There are other ways you can identify Hazel-Atlas glass on your own, and there are plenty of resources available as you navigate the world of vintage glass. You can find guides and books available online that can help you do so like a pro.
Is Hazel-Atlas Glass Dishwasher Safe?
Vintage glass requires specific care. You should never put your Hazel–Atlas glass in the dishwasher, or even fully submerge it in water. Wash it in the sink with a mild, diluted dish soap and a sponge. It’s great to store or display your vintage glass where it can be seen, just be sure to store it somewhere where it’s not going to be in direct sunlight, since too much sun can cause the glass to crack.
Depression glass in general should not be washed in the dishwasher.
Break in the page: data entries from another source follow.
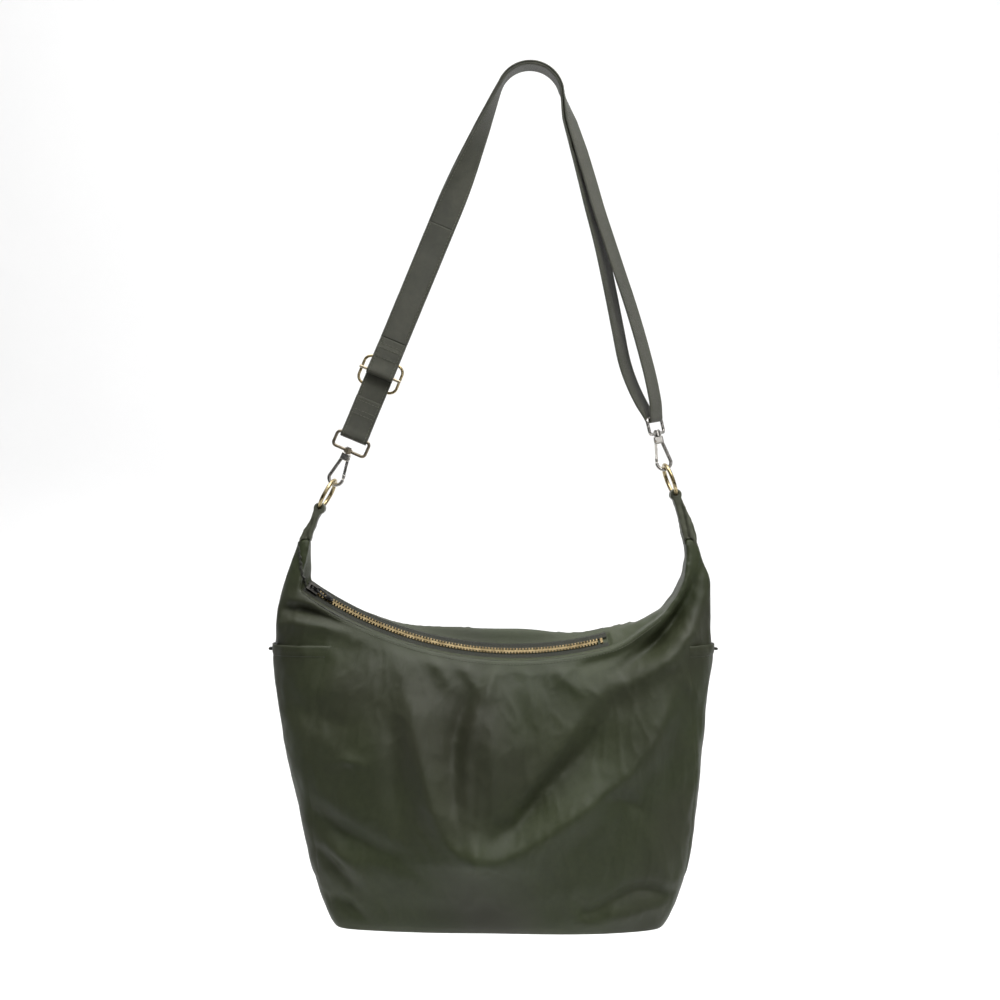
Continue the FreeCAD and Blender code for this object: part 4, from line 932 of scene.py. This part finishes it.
# ------------------------------------------------------------------ lining, a thin bag that follows the shaped shell from inside
def lattice_shell(name, cells, depth_out, depth_in, closed):
    """Two layers that take the bag's own folds, a little way inside it, joined round their edge."""
    rows, cols = len(cells), len(cells[0])
    P = np.array(cells, float)
    du = np.roll(P, -1, 1) - np.roll(P, 1, 1)
    if not closed:
        du = np.gradient(P, axis=1)
    dv = np.gradient(P, axis=0)
    N = np.cross(du, dv)
    N /= np.maximum(np.linalg.norm(N, axis=2), 1e-9)[:, :, None]
    mid_x = np.where(np.abs(P[:, :, 1]) > 8, 0.0, 1.0)
    sign = np.sign(N[:, :, 1] * P[:, :, 1] + mid_x * N[:, :, 0] * (P[:, :, 0] - XC) / 40.0)
    sign[sign == 0] = 1
    N *= sign[:, :, None]
    Q = shape_bag(P.reshape(-1, 3), N.reshape(-1, 3))[0].reshape(P.shape)
    outer_l = [V(p) for p in (Q - N * depth_out).reshape(-1, 3)]
    inner_l = [V(p) for p in (Q - N * depth_in).reshape(-1, 3)]
    tot = rows * cols
    faces, span = [], cols if closed else cols - 1
    for i in range(rows - 1):
        for j in range(span):
            k = (j + 1) % cols
            a, b, c, d = i * cols + j, i * cols + k, (i + 1) * cols + k, (i + 1) * cols + j
            faces.append((a, b, c, d))
            faces.append((tot + d, tot + c, tot + b, tot + a))
    if closed:
        for j in range(cols):
            k = (j + 1) % cols
            a, b = (rows - 1) * cols + j, (rows - 1) * cols + k
            faces.append((a, b, tot + b, tot + a))
        faces.append(tuple(reversed(range(cols))))
        faces.append(tuple(tot + j for j in range(cols)))
    else:
        loop_ = list(range(cols)) + [i * cols + cols - 1 for i in range(1, rows)] + [(rows - 1) * cols + j for j in range(cols - 2, -1, -1)] + [i * cols for i in range(rows - 2, 0, -1)]
        for q in range(len(loop_)):
            a, b = loop_[q], loop_[(q + 1) % len(loop_)]
            faces.append((b, a, tot + a, tot + b))
    ob = mesh_object(name, outer_l + inner_l, faces)
    fix_normals(ob)
    return ob


def ring_cells(z, count):
    z_, left, right_, b, mid, n = row_at(z)
    out = []
    for i in range(count):
        ang = 2 * math.pi * i / count
        c, s = math.cos(ang), math.sin(ang)
        u = math.copysign(abs(c) ** (2.0 / n), c)
        v = math.copysign(abs(s) ** (2.0 / n), s)
        k = mid + (1 - mid) * (1 - math.exp(-((abs(u) / 0.72) ** 5)))
        out.append((XC + (right_ if u > 0 else left) * u, b * k * v, z))
    return out


FR = np.array(hermite_rows(FORM, 4.0))


def row_at(z):
    return [float(np.interp(z, FR[:, 0], FR[:, c])) if c else z for c in range(6)]


lining_cells = [ring_cells(z, 260) for z in np.arange(-762.0, -541.0, 3.0)]
lining_ob = lattice_shell("lining_cloth", lining_cells, 2.4, 3.1, True)
paint(lining_ob, LINING)
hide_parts("lining")
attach(lining_ob, "bag")
pocket_cells = []
for z in np.arange(-690.0, -569.0, 4.0):
    z_, left, right_, b, mid, n = row_at(z)
    pocket_cells.append([(x, b * mid * (1 - abs((x - XC) / 185.0) ** 2.8) ** (1 / 2.8), float(z)) for x in np.arange(XC - 90, XC + 91, 4.0)])
lp_ob = lattice_shell("lining_pocket_cloth", pocket_cells, 3.9, 4.6, False)
paint(lp_ob, LINING)
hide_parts("lining_pocket")
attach(lp_ob, "bag")

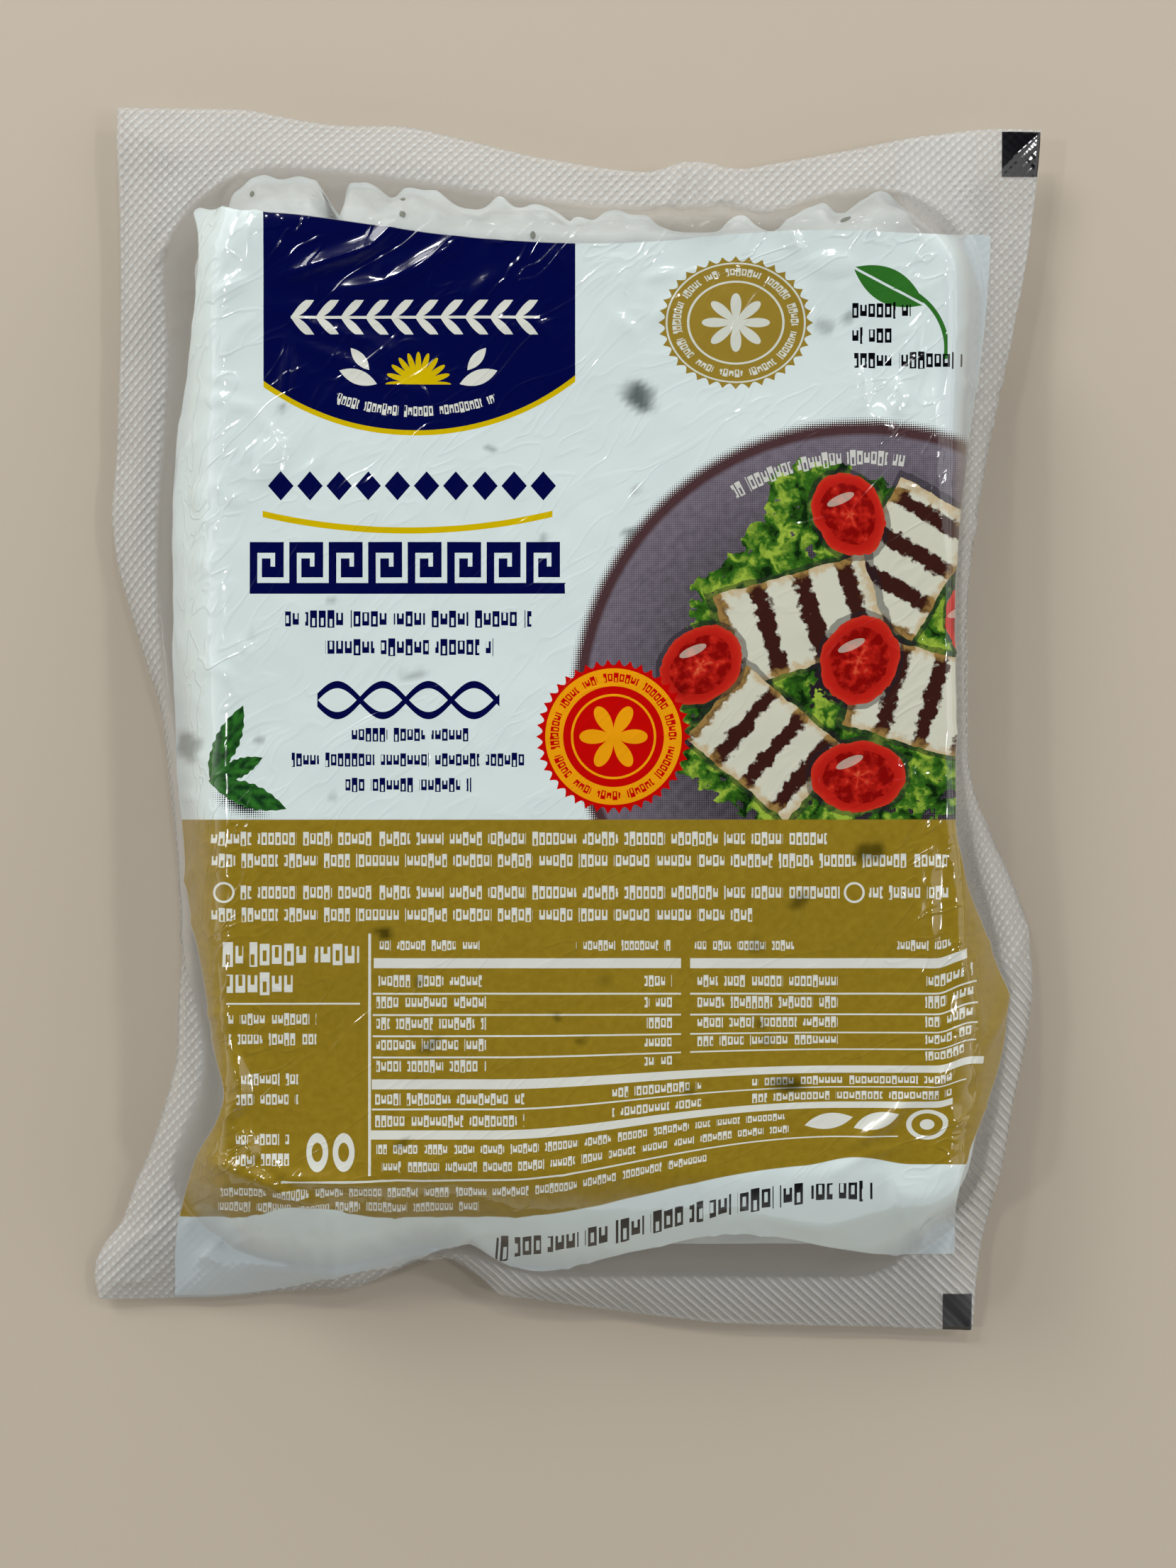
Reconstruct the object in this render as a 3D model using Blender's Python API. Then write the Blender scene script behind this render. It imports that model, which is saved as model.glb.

These items are not dishwasher safe because they were created before dishwashers were popularized and commonly found in your average household. Instead, you should always wash depression glass by hand with warm water.
You should also never place depression glass in the microwave, since this type of glass was made before microwaves had been invented, and is definitely not microwave safe.
Overall, Hazel-Atlas glass should always be handled and stored with care. If you drop and break Hazel-Atlas glass, use gloves to pick up the large pieces and sweep up the smaller ones. If you get cut, go to the hospital, just in case it contained unsafe chemicals.